You are making a judgment based on seeing the words "disability pension" with a lack of knowledge of my history, my disabilities, my abilities, my work history, tax payments and other contributions to 'society'. If there is no safety net, i.e welfare, then cost to insititutionalise me in gaol or a psych ward far outweighs the cost of a pension. Every cent I get goes back into 'economy', a beast that is the focus of human civilisation these days isn't it, no matter what the human cost? Hence the amount of corporate welfare that exists these days, which far outweighs welfare for the individual and the economic cost of it.
I have NO criminal record or even a caution to my name. Do you have an issue paying taxes to house criminals? Do you have an issue paying taxes to chemically and physically restrain those with severe mental illness? Do you have a job for me that will accept and understand my disabilities, if so sign me up as my own efforts have been fruitless. I had to leave my last casual gardening job due to my failing health. I'm an easy target, what is your solution? Storytelling, writing, sharing knowledge, giving and helping others as best I can within my capacity and protecting and nurturing those I love is all I have left at this stage.
Edit: it would be much easier for me to kill those who helped create and nurture this beast within and just go to gaol or a psych ward. It has been a constant battle for me not to. I learned what that would do to myself after seeing my friend from school Michael after he got out of Longbay psych ward after stabbing his mother in the head and chest 37 times whilst she slept. He killed himself 2 years ago as he could no longer bear it. I tried suicide properly once and was warned not to again or I will succeed. Is that your preference for my path forward in life? No thanks, I will continue to try and heal myself as best I can to be the most loving and peaceful version of myself that I can be.

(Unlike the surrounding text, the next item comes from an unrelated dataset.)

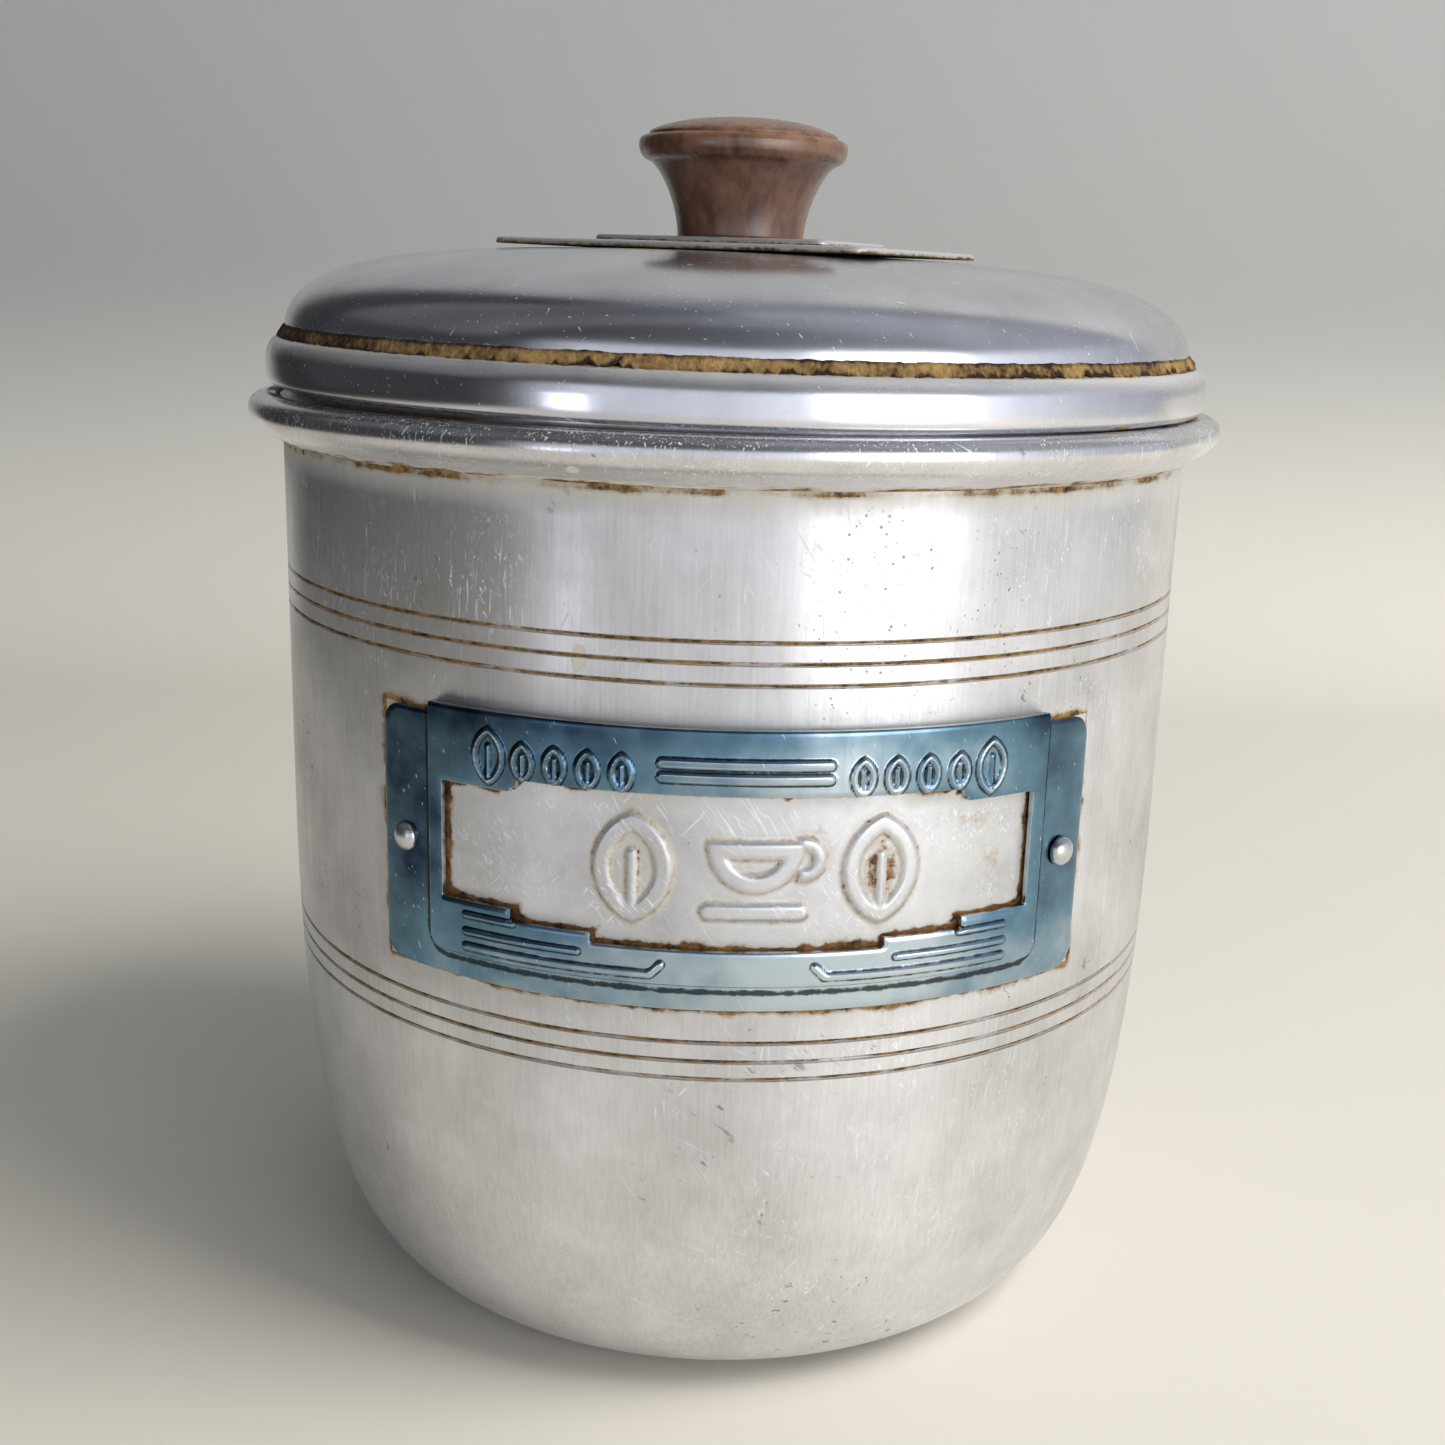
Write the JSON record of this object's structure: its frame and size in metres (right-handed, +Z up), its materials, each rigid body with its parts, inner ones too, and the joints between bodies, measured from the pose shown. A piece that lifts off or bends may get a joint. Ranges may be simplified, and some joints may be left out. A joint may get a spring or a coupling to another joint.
{
  "type": "storage canister",
  "caption": "Round spun-metal kitchen canister with a rolled rim, a riveted label holder with a loose label plate, and a plug-fit domed lid with a moulded knob.",
  "frame": {"origin": "centre of the foot ring, on the table", "axes": "+Z up along the canister's axis; the label faces -Y; +X is to the right of someone facing the label"},
  "size_m": [0.1224, 0.1224, 0.1481],
  "materials": {
    "satin_aluminium": "spun and brushed, worn satin with fine scratches and brown dirt in the rings",
    "polished_aluminium": "polished, lightly scratched",
    "bare_aluminium": "pressed sheet, matt, spotted with corrosion",
    "blue_lacquered_metal": "thin clear blue lacquer over pressed sheet, edges rubbed bright",
    "brown_phenolic": "moulded mottled brown, glossy",
    "insert_brass": "turned",
    "screw_steel": "plated, dull"
  },
  "bodies": {
    "canister": {"canister_body": "satin_aluminium", "label_holder": "blue_lacquered_metal", "rivet_left": "bare_aluminium", "rivet_right": "bare_aluminium"},
    "lid": {"lid_shell": "polished_aluminium", "plate_lower": "polished_aluminium", "plate_upper": "polished_aluminium", "knob": "brown_phenolic", "knob_insert": "insert_brass", "knob_screw": "screw_steel", "knob_washer": "screw_steel"},
    "label": {"label_plate": "bare_aluminium"}
  },
  "joints": [
    {"name": "lid_lift", "type": "slide", "parent": "canister", "child": "lid", "axis": [0, 0, 1], "range_m": [0, 0.12]},
    {"name": "label_slide", "type": "slide", "parent": "canister", "child": "label", "axis": [0, 0, 1], "range_m": [0, 0.027]}
  ]
}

Everlast - What It's Like "We've all seen a man at the liquor store beggin' for your change
The hair on his face is dirty, dread-locked, and full of mange
He asks a man for what he could spare, with shame in his eyes
"Get a job, you fucking slob," is all he replies
God forbid, you ever had to walk a mile in his shoes
'Cause then you really might know what it's like to sing the blues"
Edit 2: I hope that when I return, 4 words such as those you wrote, from a complete stranger, will not set off a reaction within as they did. If it had been face to face, I would have to walk away in an instant as I would probably feel like gutting you as I have copped criticism for who I am for as long as I can recall. Thank you for helping me to realise how much healing I need to undertake, and that this shows the state I have let myself get to. I mean that sincerely.